- DESCRIPTION OF THE TASK:
Read the data and repeat it in full, exactly.

START INPUT ROWS

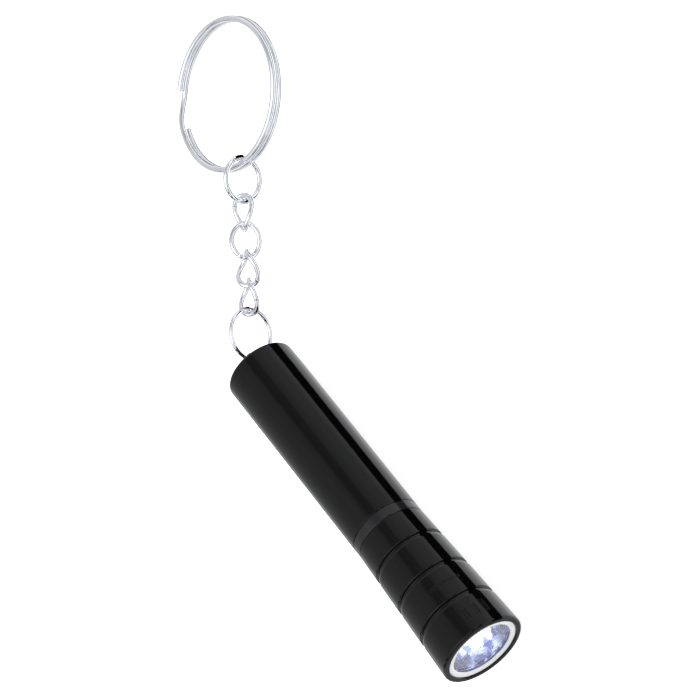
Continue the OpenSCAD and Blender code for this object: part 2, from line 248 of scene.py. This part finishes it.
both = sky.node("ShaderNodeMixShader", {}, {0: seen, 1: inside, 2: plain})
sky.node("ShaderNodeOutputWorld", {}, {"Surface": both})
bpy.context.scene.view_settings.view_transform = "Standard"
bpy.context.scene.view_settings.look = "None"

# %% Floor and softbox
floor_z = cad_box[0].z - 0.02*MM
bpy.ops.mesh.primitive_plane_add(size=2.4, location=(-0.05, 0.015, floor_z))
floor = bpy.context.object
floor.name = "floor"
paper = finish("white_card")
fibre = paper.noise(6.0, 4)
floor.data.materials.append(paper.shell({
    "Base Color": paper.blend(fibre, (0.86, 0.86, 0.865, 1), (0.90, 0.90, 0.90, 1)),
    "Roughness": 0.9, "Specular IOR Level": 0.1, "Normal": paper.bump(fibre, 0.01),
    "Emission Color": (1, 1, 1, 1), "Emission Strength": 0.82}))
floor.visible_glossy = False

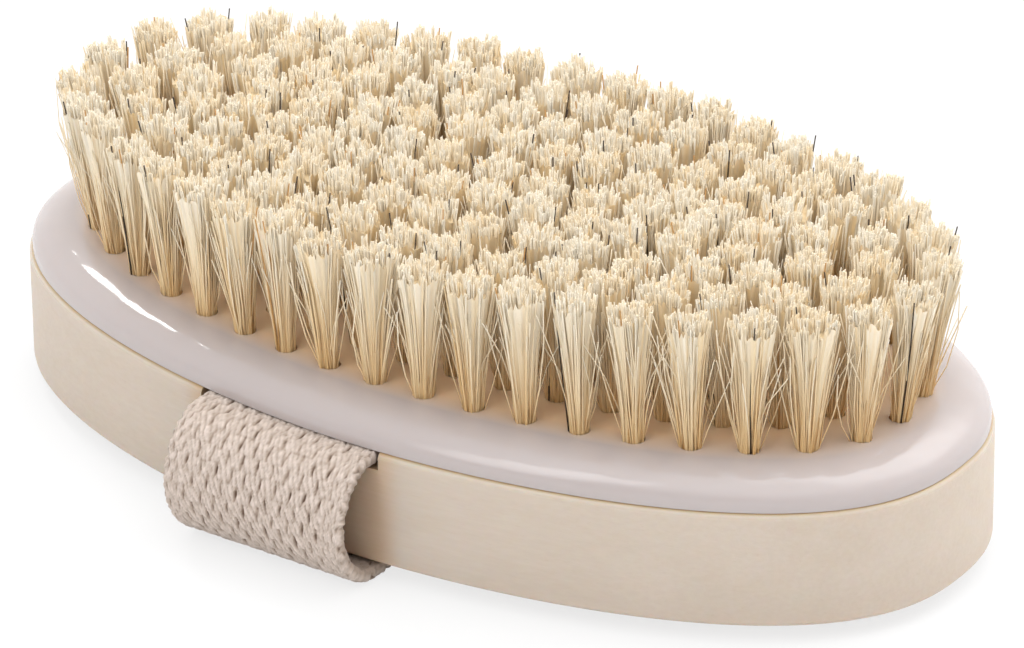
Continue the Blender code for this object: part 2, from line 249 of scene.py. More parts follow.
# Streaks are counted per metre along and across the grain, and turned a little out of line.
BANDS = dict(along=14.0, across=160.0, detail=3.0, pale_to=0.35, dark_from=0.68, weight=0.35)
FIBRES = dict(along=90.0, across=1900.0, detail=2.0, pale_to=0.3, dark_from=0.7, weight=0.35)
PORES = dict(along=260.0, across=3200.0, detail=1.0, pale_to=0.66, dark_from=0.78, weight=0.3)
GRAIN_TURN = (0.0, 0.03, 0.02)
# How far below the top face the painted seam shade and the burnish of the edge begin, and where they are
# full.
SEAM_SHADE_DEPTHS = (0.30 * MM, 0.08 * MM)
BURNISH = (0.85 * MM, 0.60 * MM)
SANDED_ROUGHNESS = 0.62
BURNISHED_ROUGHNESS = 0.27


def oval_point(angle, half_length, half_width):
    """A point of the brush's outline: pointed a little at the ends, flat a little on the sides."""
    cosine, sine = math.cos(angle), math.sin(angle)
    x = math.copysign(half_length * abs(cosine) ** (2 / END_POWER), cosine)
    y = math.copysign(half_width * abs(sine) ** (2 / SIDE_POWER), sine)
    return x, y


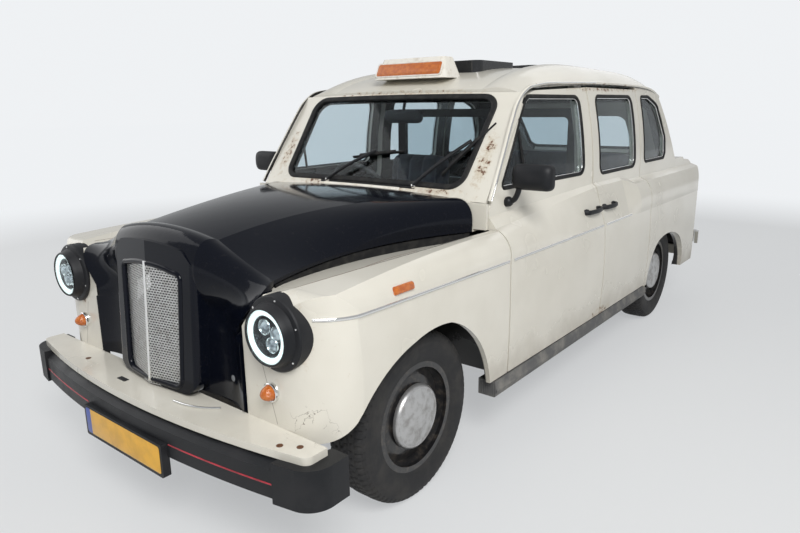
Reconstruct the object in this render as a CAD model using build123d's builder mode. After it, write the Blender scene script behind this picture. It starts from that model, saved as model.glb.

END INPUT ROWS

- FINISHED EXERCISE:
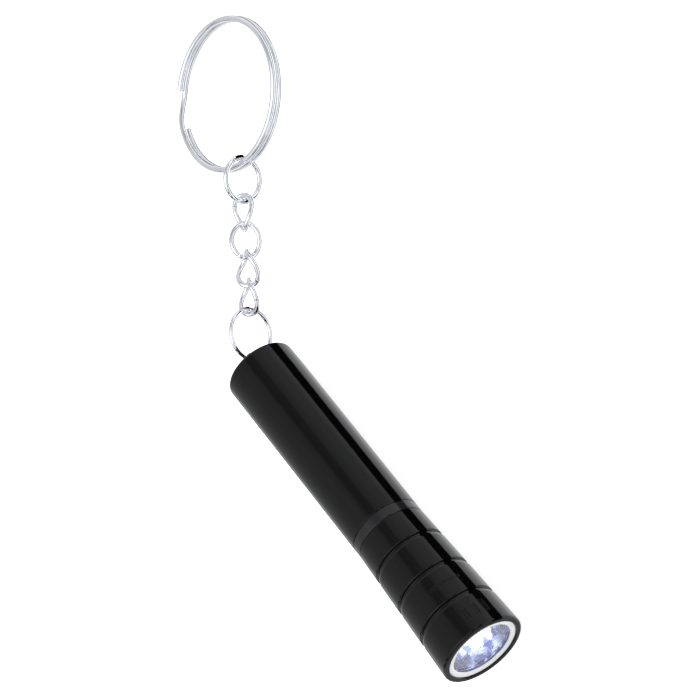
Continue the OpenSCAD and Blender code for this object: part 2, from line 248 of scene.py. This part finishes it.
both = sky.node("ShaderNodeMixShader", {}, {0: seen, 1: inside, 2: plain})
sky.node("ShaderNodeOutputWorld", {}, {"Surface": both})
bpy.context.scene.view_settings.view_transform = "Standard"
bpy.context.scene.view_settings.look = "None"

# %% Floor and softbox
floor_z = cad_box[0].z - 0.02*MM
bpy.ops.mesh.primitive_plane_add(size=2.4, location=(-0.05, 0.015, floor_z))
floor = bpy.context.object
floor.name = "floor"
paper = finish("white_card")
fibre = paper.noise(6.0, 4)
floor.data.materials.append(paper.shell({
    "Base Color": paper.blend(fibre, (0.86, 0.86, 0.865, 1), (0.90, 0.90, 0.90, 1)),
    "Roughness": 0.9, "Specular IOR Level": 0.1, "Normal": paper.bump(fibre, 0.01),
    "Emission Color": (1, 1, 1, 1), "Emission Strength": 0.82}))
floor.visible_glossy = False

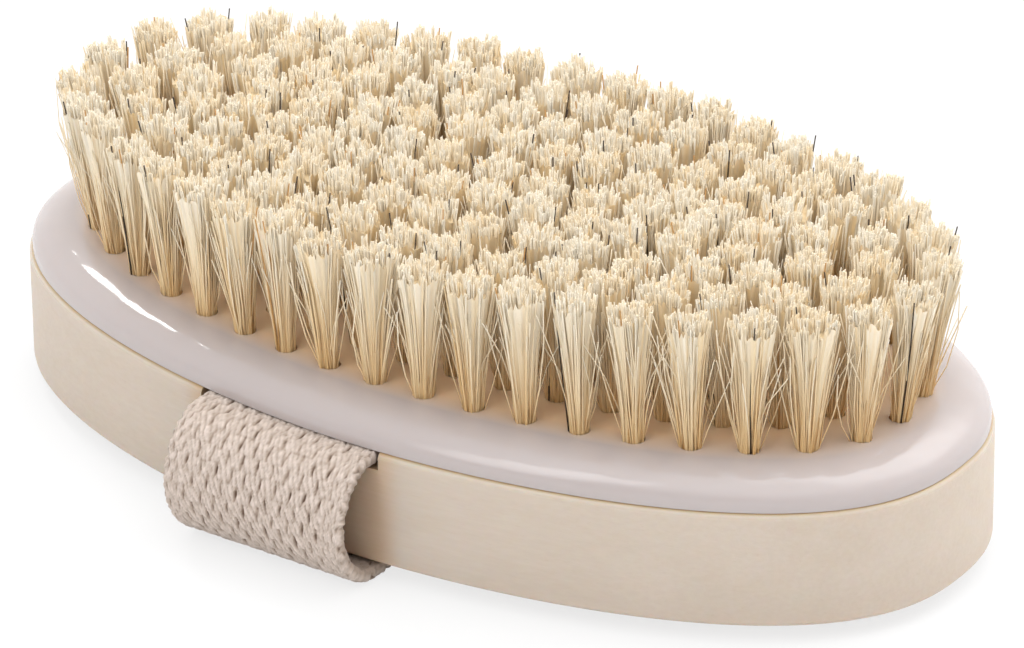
Continue the Blender code for this object: part 2, from line 249 of scene.py. More parts follow.
# Streaks are counted per metre along and across the grain, and turned a little out of line.
BANDS = dict(along=14.0, across=160.0, detail=3.0, pale_to=0.35, dark_from=0.68, weight=0.35)
FIBRES = dict(along=90.0, across=1900.0, detail=2.0, pale_to=0.3, dark_from=0.7, weight=0.35)
PORES = dict(along=260.0, across=3200.0, detail=1.0, pale_to=0.66, dark_from=0.78, weight=0.3)
GRAIN_TURN = (0.0, 0.03, 0.02)
# How far below the top face the painted seam shade and the burnish of the edge begin, and where they are
# full.
SEAM_SHADE_DEPTHS = (0.30 * MM, 0.08 * MM)
BURNISH = (0.85 * MM, 0.60 * MM)
SANDED_ROUGHNESS = 0.62
BURNISHED_ROUGHNESS = 0.27


def oval_point(angle, half_length, half_width):
    """A point of the brush's outline: pointed a little at the ends, flat a little on the sides."""
    cosine, sine = math.cos(angle), math.sin(angle)
    x = math.copysign(half_length * abs(cosine) ** (2 / END_POWER), cosine)
    y = math.copysign(half_width * abs(sine) ** (2 / SIDE_POWER), sine)
    return x, y


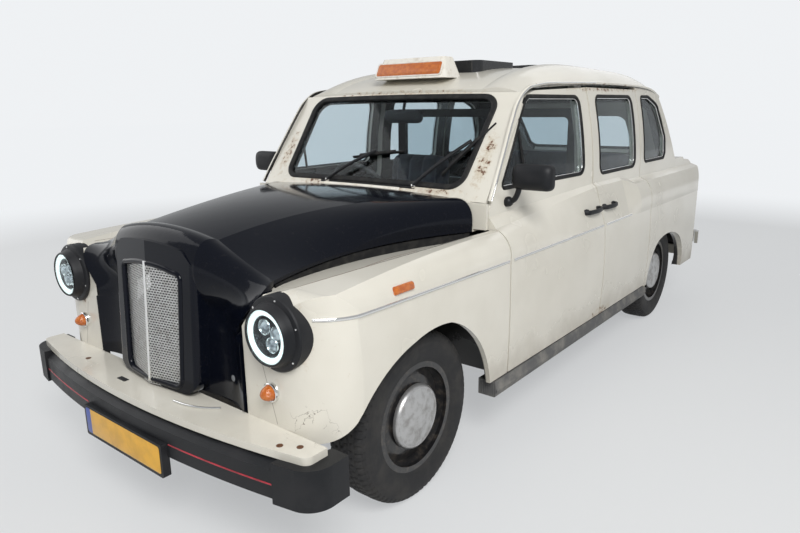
Reconstruct the object in this render as a CAD model using build123d's builder mode. After it, write the Blender scene script behind this picture. It starts from that model, saved as model.glb.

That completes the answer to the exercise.